2. Contestant sa catégorie d'intégration, Mme E... a saisi le Tribunal administratif de la Polynésie française qui, par un jugement du 29 septembre 2017, a annulé la décision implicite rejetant sa demande de reclassement dans le cadre d'emplois de catégorie A des attachés d'administration et a enjoint à la Polynésie française de procéder à ce reclassement et de lui verser les rappels de rémunération correspondants. La Cour a annulé ce jugement par un arrêt n°17PA03918 du 10 décembre 2019, devenu définitif après rejet du pourvoi en cassation de Mme E.... En conséquence de cette annulation la Polynésie française, qui avait procédé au reclassement en catégorie A de Mme E... en exécution du jugement annulé, a émis, le 17 avril 2020, deux titres de recettes à l'encontre de Mme E..., d'un montant de 10 120 941 F CFP, puis, le 7 juillet 2020, un avis à tiers détenteur, en vue du recouvrement de cette créance. Mme E... fait appel du jugement du 8 juin 2021 par lequel le Tribunal administratif de la Polynésie française a rejeté sa demande tendant, d'une part, à l'annulation de l'arrêté du 7 février 2020 retirant son reclassement en catégorie A, à l'annulation des titres exécutoires émis le 17 avril 2020 et de l'avis à tiers détenteur émis le 7 juillet 2020, et d'autre part à la décharge de l'obligation de payer la somme de 10 120 941 F CFP. Elle demande en outre l'annulation d'un commandement de payer émis à son encontre le 26 avril 2021.

Sur la compétence de la Cour :

3. Aux termes de l'article 10 de l'ordonnance n° 98-581 du 8 juillet 1998 portant actualisation et adaptation des règles relatives aux garanties de recouvrement et à la procédure contentieuse en matière d'impôts en Polynésie française " Les contestations relatives au recouvrement des impôts, taxes, redevances et sommes quelconques dont la perception incombe aux comptables publics doivent être adressées au trésorier-payeur général. Les contestations ne peuvent porter que : - soit sur la régularité en la forme de l'acte ; - soit sur l'existence de l'obligation de payer, sur le montant de la dette compte tenu des paiements effectués, sur l'exigibilité de la somme réclamée, ou sur tout autre motif ne remettant pas en cause l'assiette et le calcul de l'impôt. Les recours contre les décisions prises par le trésorier-payeur général sur ces contestations sont portés, dans le premier cas, devant le tribunal de première instance, dans le second cas, devant le juge de l'impôt tel qu'il est prévu à l'article 9 ci-dessus ".

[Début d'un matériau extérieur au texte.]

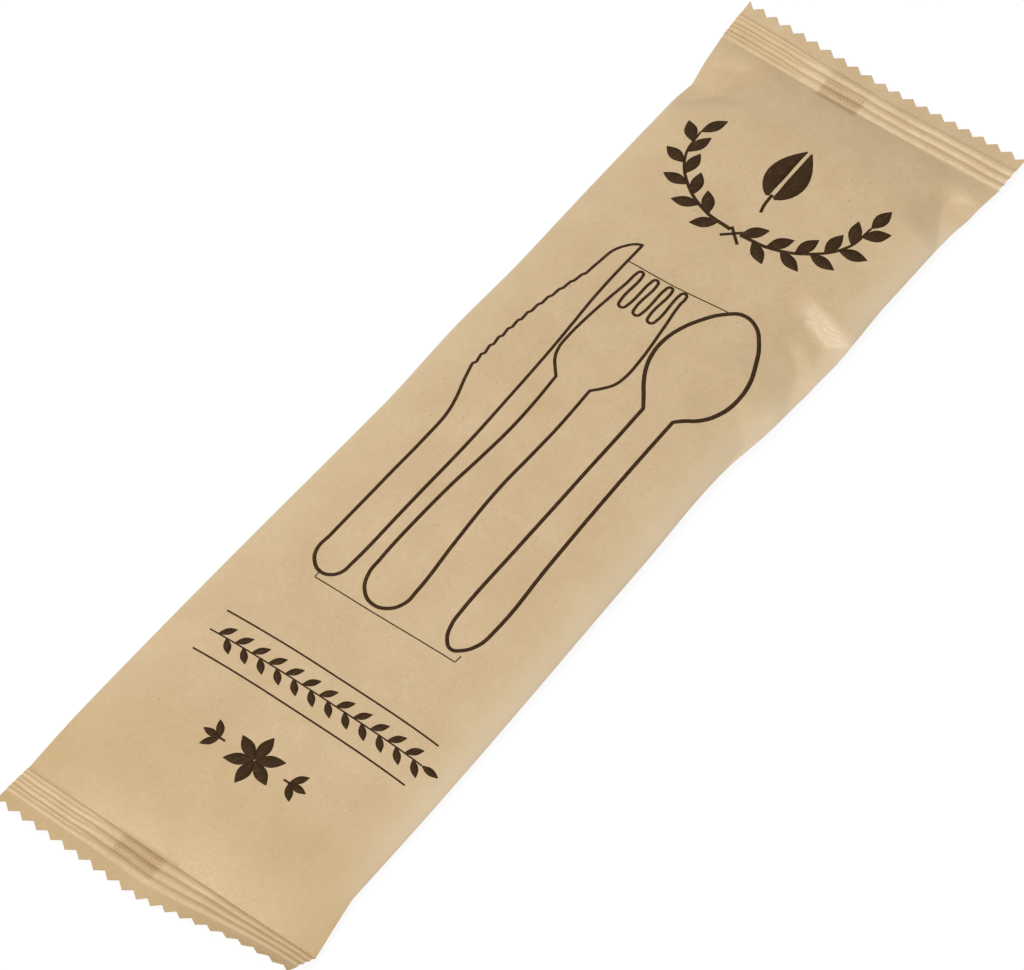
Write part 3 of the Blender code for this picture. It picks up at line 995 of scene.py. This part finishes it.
# The sprays, the tie that they part from and the leaf between them, in millimetres. Sprays and tie
# are mirrored in the pack's middle
SPRAY = ((68.8, 1.2), (69.6, 8), (73.6, 15.5), (80, 20.5), (86.5, 21.5))
SPRAY_LINES = (0.9 * MM, 0.8 * MM, 0.7 * MM, 0.6 * MM, 0.5 * MM)
TIE = ((66.4, 2.2), (69.6, -1.4))
TIE_LINE = 0.7 * MM
LEAF_BASE, LEAF_MIDDLE = 80.0, -0.5
LEAF_LENGTH = 15.0
LEAF_HALF = 4.2
LEAF_MIDRIB = 0.35
LEAF_FULLNESS = 0.8  # below 1, the leaf is fullest nearer to its base
LEAF_ENDS = (0.03, 0.97)
LEAF_STEPS = 10
LEAF_STALK = ((LEAF_BASE - 4, -1.2), (LEAF_BASE - 2, -0.7), (LEAF_BASE + 1.2, LEAF_MIDDLE))


def draw_laurel(curve, shift):
    """Two leafy sprays that part from one tie and bend up round a single leaf."""
    for side in (1, -1):
        add_line(curve, [(x, side * y) for x, y in SPRAY], SPRAY_LINES, shift)


def draw_leaf(curve, shift):
    """A broad leaf in two filled halves, with bare paper for its midrib, and the sprays' tie."""
    for side in (1, -1):
        half, widths = [], []
        for step in range(LEAF_STEPS + 1):
            share = blend(*LEAF_ENDS, step / LEAF_STEPS)
            width = LEAF_HALF * math.sin(math.pi * share**LEAF_FULLNESS)
            aside = side * (LEAF_MIDRIB + width / 2) + LEAF_MIDDLE
            half.append((LEAF_BASE + LEAF_LENGTH * share, aside))
            widths.append(width * MM)
        add_line(curve, half, widths, shift)
        add_line(curve, [(x, side * y) for x, y in TIE], TIE_LINE, shift)
    add_line(curve, LEAF_STALK, TIE_LINE, shift)


# The border and the vine in it run across the pack between these, in millimetres
BORDER_LEFT, BORDER_RIGHT = 27, -25
BORDER_PLACES = (-63.2, -73.8)
BORDER_LINE = 0.4 * MM
VINE_PLACE = -68.5
VINE_LINE = 0.35 * MM


def draw_border(curve, shift):
    for x in BORDER_PLACES:
        add_line(curve, ((x, BORDER_LEFT), (x, 0), (x, BORDER_RIGHT)), BORDER_LINE, shift)


def draw_vine(curve, shift):
    stem = ((VINE_PLACE, BORDER_LEFT), (VINE_PLACE, 1), (VINE_PLACE, BORDER_RIGHT))
    add_line(curve, stem, VINE_LINE, shift)


# The flower and the sprigs beside it, in millimetres
FLOWER_X, FLOWER_Y = -87, 1
PETALS = 6
PETAL_LENGTH, PETAL_WIDTH = 6.2, 2.7
PETAL_ENDS = (0.02, 0.98)
SPRIG_START, SPRIG_FORK, SPRIG_END = 7.2, 8.4, 10
SPRIG_LINE = 0.5 * MM
SPRIG_ASIDE = (-52, 0, 52)  # headings of a sprig's leaves, in degrees
SPRIG_LEAF_LENGTH, SPRIG_LEAF_WIDTH = 4.2, 1.7


def add_petal(curve, x, y, heading, length, width, shift):
    """Adds a filled leaf that grows from a point, in millimetres, with its heading in degrees."""
    turn = math.radians(heading)
    shares = [blend(*PETAL_ENDS, step / LEAF_STEPS) for step in range(LEAF_STEPS + 1)]
    reach = [length * share for share in shares]
    points = [(x + r * math.cos(turn), y + r * math.sin(turn)) for r in reach]
    widths = [width * math.sin(math.pi * share) * MM for share in shares]
    add_line(curve, points, widths, shift)


def draw_rosette(curve, shift):
    """A flower of six petals between two sprigs."""
    for petal in range(PETALS):
        heading = 360 / PETALS * petal
        add_petal(curve, FLOWER_X, FLOWER_Y, heading, PETAL_LENGTH, PETAL_WIDTH, shift)
    for side in (1, -1):
        ends = [(FLOWER_X, FLOWER_Y + side * out) for out in (SPRIG_START, SPRIG_END)]
        add_line(curve, ends, SPRIG_LINE, shift)
        fork = FLOWER_Y + side * SPRIG_FORK
        for aside in SPRIG_ASIDE:
            heading = side * 90 + aside
            add_petal(curve, FLOWER_X, fork, heading, SPRIG_LEAF_LENGTH, SPRIG_LEAF_WIDTH, shift)


def make_print(paper, shift):
    ink = ink_tree(flexo_ink())
    leaves = leaf_tree()
    laurel = {
        "Spacing": 3.0 * MM, "Leaf length": 6.2 * MM, "Leaf width": 2.7 * MM,
        "Leaf angle": math.radians(40),
    }
    vine = {
        "Spacing": 2.0 * MM, "Leaf length": 3.9 * MM, "Leaf width": 1.5 * MM,
        "Leaf angle": math.radians(46),
    }
    for name, draw, leaf in (
        ("print_knife", draw_knife, None),
        ("print_fork", draw_fork, None),
        ("print_spoon", draw_spoon, None),
        ("print_napkin", draw_napkin, None),
        ("print_laurel", draw_laurel, laurel),
        ("print_border", draw_border, None),
        ("print_vine", draw_vine, vine),
        ("print_leaf", draw_leaf, None),
        ("print_rosette", draw_rosette, None),
    ):
        piece = print_piece(name, paper, ink, leaves, lambda curve: draw(curve, shift), leaf)
        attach(piece, "root")


# The photograph's camera: a long lens that looks down on the pack from the side of its print's
# lower right. Its frame is 1024 pixels wide, its focal length is in those pixels and its angles
# are in radians
CAMERA_FOCUS = 5000.0
FRAME_WIDTH = 1024
SENSOR_WIDTH = 36.0
CAMERA_HEADING = 0.894007
CAMERA_DROP = 0.972124
CAMERA_ROLL = 0.035719
CAMERA_DISTANCE = 994.552 * MM
CAMERA_TARGET = Vector((-4.4765 * MM, 1.4888 * MM, 0))


def make_camera():
    heading, drop, roll = CAMERA_HEADING, CAMERA_DROP, CAMERA_ROLL
    forward = Vector(
        (math.sin(heading) * math.cos(drop), math.cos(heading) * math.cos(drop), -math.sin(drop))
    )
    level = Vector((math.cos(heading), -math.sin(heading), 0))
    down = forward.cross(level)
    right = level * math.cos(roll) + down * math.sin(roll)
    down = down * math.cos(roll) - level * math.sin(roll)
    data = bpy.data.cameras.new("photo_camera")
    data.sensor_width = SENSOR_WIDTH
    data.lens = CAMERA_FOCUS * SENSOR_WIDTH / FRAME_WIDTH
    camera = bpy.data.objects.new("photo_camera", data)
    turn = Matrix((right, -down, -forward)).transposed()
    camera.matrix_world = Matrix.LocRotScale(CAMERA_TARGET - forward * CAMERA_DISTANCE, turn, None)
    bpy.context.scene.collection.objects.link(camera)
    bpy.context.scene.camera = camera


# The table and the light
FLOOR_SIZE = 6.0
FLOOR_DROP = 0.02 * MM
FLOOR_GLOW = 0.86  # share of plain white that the camera sees in the floor, beside its own shade
FLOOR_WHITE = 1.05
SKY_LEVEL = 0.50
KEY_POWER = 23.0
KEY_SIZE = 1.0
KEY_PLACE = Vector((-1.0, 0.32, 1.8))


def make_floor():
    """White seamless paper: a matt floor that keeps a soft shadow and looks white to the camera."""
    half = FLOOR_SIZE / 2
    corners = [(-half, -half, -FLOOR_DROP), (half, -half, -FLOOR_DROP), (half, half, -FLOOR_DROP),
               (-half, half, -FLOOR_DROP)]
    material = bpy.data.materials.new("white_seamless_paper")
    material.use_nodes = True
    tree = material.node_tree
    tree.nodes.clear()
    matt = add_node(tree, "ShaderNodeBsdfDiffuse", {"Color": linear("F4F4F4")})
    white = add_node(tree, "ShaderNodeEmission", {"Color": linear("FFFFFF"), "Strength": FLOOR_WHITE})
    path = add_node(tree, "ShaderNodeLightPath")
    seen = add_node(
        tree, "ShaderNodeMath",
        {0: path.outputs["Is Camera Ray"], 1: path.outputs["Is Glossy Ray"]}, operation="ADD",
    )
    seen = add_node(
        tree, "ShaderNodeMath", {0: seen.outputs[0], 1: path.outputs["Is Transmission Ray"]},
        operation="ADD",
    )
    share = add_node(
        tree, "ShaderNodeMath", {0: seen.outputs[0], 1: FLOOR_GLOW}, operation="MULTIPLY"
    )
    both = add_node(
        tree, "ShaderNodeMixShader", {0: share.outputs[0], 1: matt.outputs[0], 2: white.outputs[0]}
    )
    add_node(tree, "ShaderNodeOutputMaterial", {"Surface": both.outputs[0]})
    floor = new_mesh_object("floor", corners, [(0, 1, 2, 3)], material)


def make_light():
    world = bpy.data.worlds.new("soft_room")
    bpy.context.scene.world = world
    world.use_nodes = True
    sky = world.node_tree.nodes["Background"]
    sky.inputs["Color"].default_value = linear("FFFFFF")
    sky.inputs["Strength"].default_value = SKY_LEVEL
    data = bpy.data.lights.new("key", "AREA")
    data.shape = "SQUARE"
    data.size = KEY_SIZE
    data.energy = KEY_POWER
    key = bpy.data.objects.new("key", data)
    key.location = KEY_PLACE
    key.rotation_euler = (-KEY_PLACE).to_track_quat("-Z", "Y").to_euler()
    bpy.context.scene.collection.objects.link(key)


def main():
    bpy.context.scene.view_settings.view_transform = "Standard"
    make_camera()
    make_light()
    make_floor()
    paper, shift = make_paper()
    make_print(paper, shift)
    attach(paper, "root")
    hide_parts("sealed_kraft_pack")


main()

4. Les conclusions de Mme E... tendant à l'annulation du commandement de payer émis à son encontre le 26 avril 2021, au demeurant présentées pour la première fois en appel, relèvent de la compétence du juge judiciaire dès lors qu'il n'appartient pas au juge administratif d'annuler un acte de poursuite. Elles doivent dès lors être rejetées comme portées devant une juridiction incompétente pour en connaître.

Sur la régularité du jugement :

5. Le juge administratif n'était pas davantage compétent pour statuer sur les conclusions de Mme E... tendant à l'annulation de l'acte de poursuite que constitue l'avis à tiers détenteur du 7 juillet 2020. Par suite, le jugement attaqué est irrégulier en tant qu'il a statué sur ces conclusions.

6. Par ailleurs il résulte des termes du jugement attaqué que les premiers juges ont omis de statuer sur les conclusions de la demande de Mme E... tendant à l'annulation de l'arrêté du 7 février 2020 par lequel a été retiré l'arrêté du 9 novembre 2017 procédant à son classement, au sein de la fonction publique de la Polynésie française, dans le cadre d'emplois des attachés d'administration en exécution du jugement du 29 septembre 2017. Mme E... est donc fondée à demander, dans cette mesure, l'annulation du jugement.

7. Il s'ensuit qu'il y a lieu de statuer immédiatement, par la voie de l'évocation, sur les conclusions de la demande de Mme E... mentionnées aux points 4 et 5 et, par la voie de l'effet dévolutif, sur le surplus des conclusions de sa requête d'appel.

Sur les conclusions aux fins d'annulation :

8. En premier lieu, les conclusions tendant à l'annulation de l'avis à tiers détenteur émis par la Polynésie française le 7 juillet 2020 doivent être rejetées comme portées devant une juridiction incompétente pour en connaître.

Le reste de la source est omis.